Rodman pointed to Baylor’s “Hide it Lock it Take it” campaign as an example of the main preventative measures against theft. Rodman said that BUPD has partnered with the City of Waco for the campaign and that there has been a 50% reduction in car burglaries around the Baylor campus following the introduction of the campaign.

“The biggest thing is to lock your items up in the car, and then if you lock them in the car, you don’t want to leave them out in plain view,” Rodman said. “It’s just a mental checklist. Did I hide anything that was out visibly that was of value in my car? Did I take anything that was valuable that I couldn’t hide? And did I lock my car?”

Rodman also encouraged students to download the Rave Guardian app, which allows students to quickly get in contact with campus police in case of an emergency.

“It gives you the Baylor Police Department at the tip of your fingertips,” Rodman said.

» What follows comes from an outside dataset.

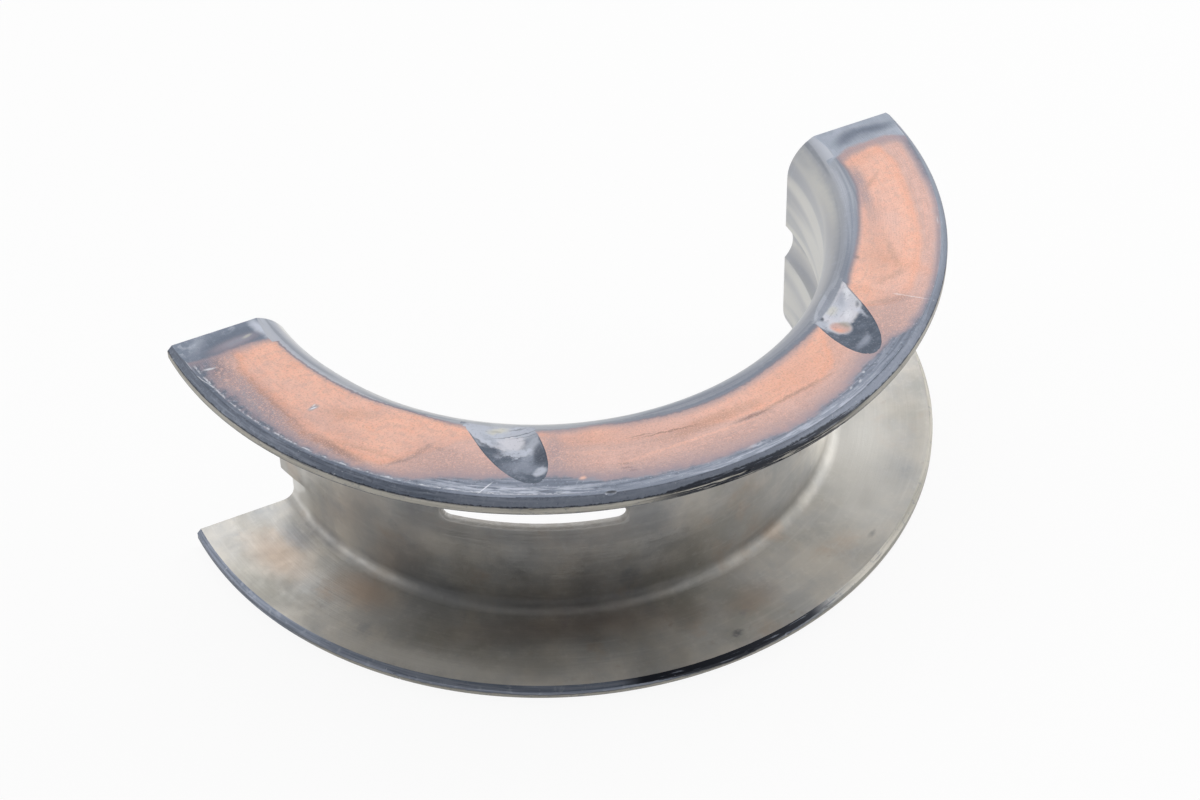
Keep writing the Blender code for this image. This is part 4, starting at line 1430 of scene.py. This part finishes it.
# How bright the white backdrop is in reflections, and the plain light from all round
BACKDROP = 0.60
AMBIENT = 0.353


def hang_lamp(name, place, aim, size, power):
    data = bpy.data.lights.new(name, "AREA")
    data.shape = "DISK"
    data.size = size
    data.energy = power
    lamp = bpy.data.objects.new(name, data)
    lamp.location = place
    lamp.rotation_euler = (Vector(aim) - Vector(place)).to_track_quat("-Z", "Y").to_euler()
    bpy.context.collection.objects.link(lamp)
    return lamp


hang_lamp("overhead_softbox", (0.1, 0.35, 0.85), (0, 0, 0), 0.9, 2.8)
hang_lamp("left_softbox", (-0.8, 0.3, 0.33), (0, 0, 0), 0.5, 1.44)
hang_lamp("right_softbox", (0.8, 0.3, 0.33), (0, 0, 0), 0.5, 3.0)
hang_lamp("right_front_softbox", (0.65, -0.35, 0.4), (0, 0, 0), 0.5, 1.53)


def light_world():
    """Plain light from all round, and in reflections a backdrop behind a dark room."""
    world = bpy.data.worlds.new("studio")
    bpy.context.scene.world = world
    world.use_nodes = True
    tree = world.node_tree
    toward = add_node(tree, "TexCoord").outputs["Generated"]
    away = add_node(tree, "VectorMath", {0: toward, 1: (0.45, 0.89, 0.0)},
                    operation="DOT_PRODUCT").outputs["Value"]
    behind = rise(tree, away, -0.5, 0.4)
    ambient = tree.nodes["Background"]
    ambient.inputs["Color"].default_value = (1, 1, 1, 1)
    ambient.inputs["Strength"].default_value = AMBIENT
    backdrop = add_node(tree, "Background",
                        {"Color": (1, 1, 1, 1), "Strength": times(tree, behind, BACKDROP)})
    white = add_node(tree, "Background", {"Color": (1, 1, 1, 1), "Strength": 1.0})
    ray = add_node(tree, "LightPath").outputs
    mirrored = add_node(tree, "MixShader", {0: ray["Is Glossy Ray"], 1: ambient.outputs[0],
                                            2: backdrop.outputs[0]})
    mixed = add_node(tree, "MixShader", {0: ray["Is Camera Ray"], 1: mirrored.outputs[0],
                                         2: white.outputs[0]})
    tree.links.new(mixed.outputs[0], tree.nodes["World Output"].inputs["Surface"])


light_world()

bpy.context.scene.view_settings.view_transform = "Standard"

The app allows users to call 911 by pressing a button, and it also has a tracking feature, through which a dispatcher can track you as you walk along a route and can alert friends and authorities if you do not arrive at your destination. Rodman said the app can also be used to send anonymous tips to BUPD.

Students who find themselves a victim of theft can contact 911 or Waco PD’s non-emergency line at 254-750-7500 to file a police report. BUPD can be contacted through the emergency line at 254-710-2222 or the non-emergency line at 254-710-2211.